A highly revered temple in Chiang Mai, the Wat Phra That Si Chom Thong Worawihan contains a Buddhist relic enshrined within a mondop-like structure. The temple maintains two viharns, the largest of which is a two-storey building that showcases a cruciform flooring and holds the mondop on its 15th-century foundation. The golden bargeboards, designed in the form of Naga snakes, align the perimeters of the Lanna-style roof. One of the most spectacular exhibits of the temple is the large, ornate Buddha Throne or Ku that is decorated with mythological creatures. In the backdrop of the Ku, you’ll come across gilded wood carvings, bronze Buddha images and white Singha – lion-shaped statues guarding the entrance.
The name Wat Phan Tao means ‘to increase a thousand times’. In this temple you’ll find native monks, clad in their saffron-coloured robes, who chant harmoniously throughout the evening. Built in the 14th century, the temple was one of the four monastic shrines that served as a royal residence. Nestled under the shadow of the monumental Wat Chedi Luang, this teak wood marvel features an enormous prayer hall. The most sublime sight at the temple is the wooden viharn, a chapel that features a large gilded carving of a peacock that was believed to have been the royal symbol of the kings in Chiang Mai.

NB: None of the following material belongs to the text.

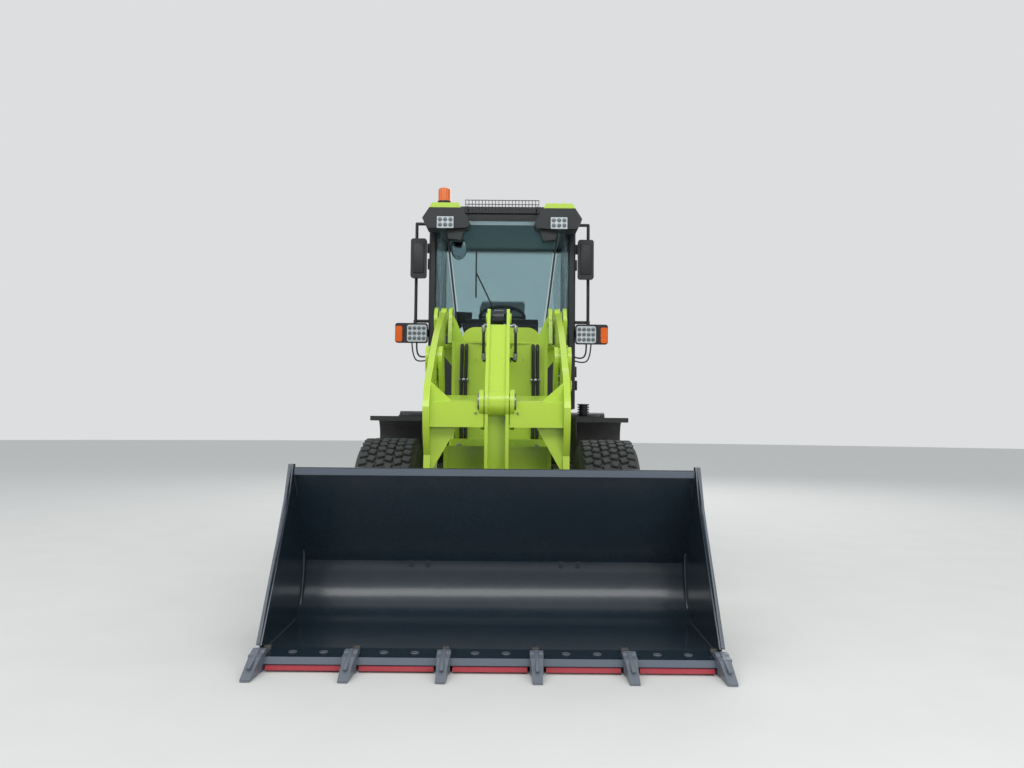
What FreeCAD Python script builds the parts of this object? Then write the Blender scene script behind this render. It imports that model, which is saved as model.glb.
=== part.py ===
import FreeCAD, Part
import os
from math import acos, atan2, cos, hypot, pi, sin

# A compact articulated wheel loader with a Z-bar linkage, in millimetres.
# +Z is up, the front of the machine looks along -Y and +X is its left side.
# Side sizes are written as (u, z): u runs rearwards from the front axle and z up from the ground.
# The machine is drawn straight, with its bucket flat on the ground.
os.makedirs("parts", exist_ok=True)

# Running gear
TYRE_R = 525
TYRE_W = 410
TREAD_W = 340
TREAD_ROUND = 22
BEAD_R = 262
BEAD_INSET = 25
RIM_WALL = 12
RIM_WELL_R = 235
DISH_T = 14
DISH_STEP = 60
HUB_R = 130
HAND_HOLES = 8
HAND_HOLE_R = 22
HAND_HOLE_CIRCLE = 196
TRACK = 1470
WHEELBASE = 2500
AXLE_Z = TYRE_R
AXLE_TUBE_R = 72
DIFF_R = 165
DIFF_W = 300
DIFF_ROUND = 45
AXLE_PAD_Z = 640
AXLE_PAD_HALF = 70

# Overall reach, which sets where the front axle stands
TOOTH_REACH = 1970
TAIL_REACH = 3900
FRONT_AXLE_Y = (TOOTH_REACH - TAIL_REACH) / 2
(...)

Located just outside the old walled city, Wat Buppharam is a massive structure that houses the largest teak Buddha image in Thailand. Built during the reign of King Muang Kaeo in 1497, the temple showcases a Dhamma hall, an ubosot and two viharns. The oldest structure is the ancient chedi that was constructed more than four centuries ago. Four Burmese-styled lions, or Singhas, guard the golden spired pagoda, while the base is designed with a Buddha image. The temple, which underwent renovation in 1819, contains a magnificent collection of cultural murals depicting scenes from the Jakarta tales and ethnic Buddhist scriptures. This temple has a rich history, evident from its Burmese-inspired architecture.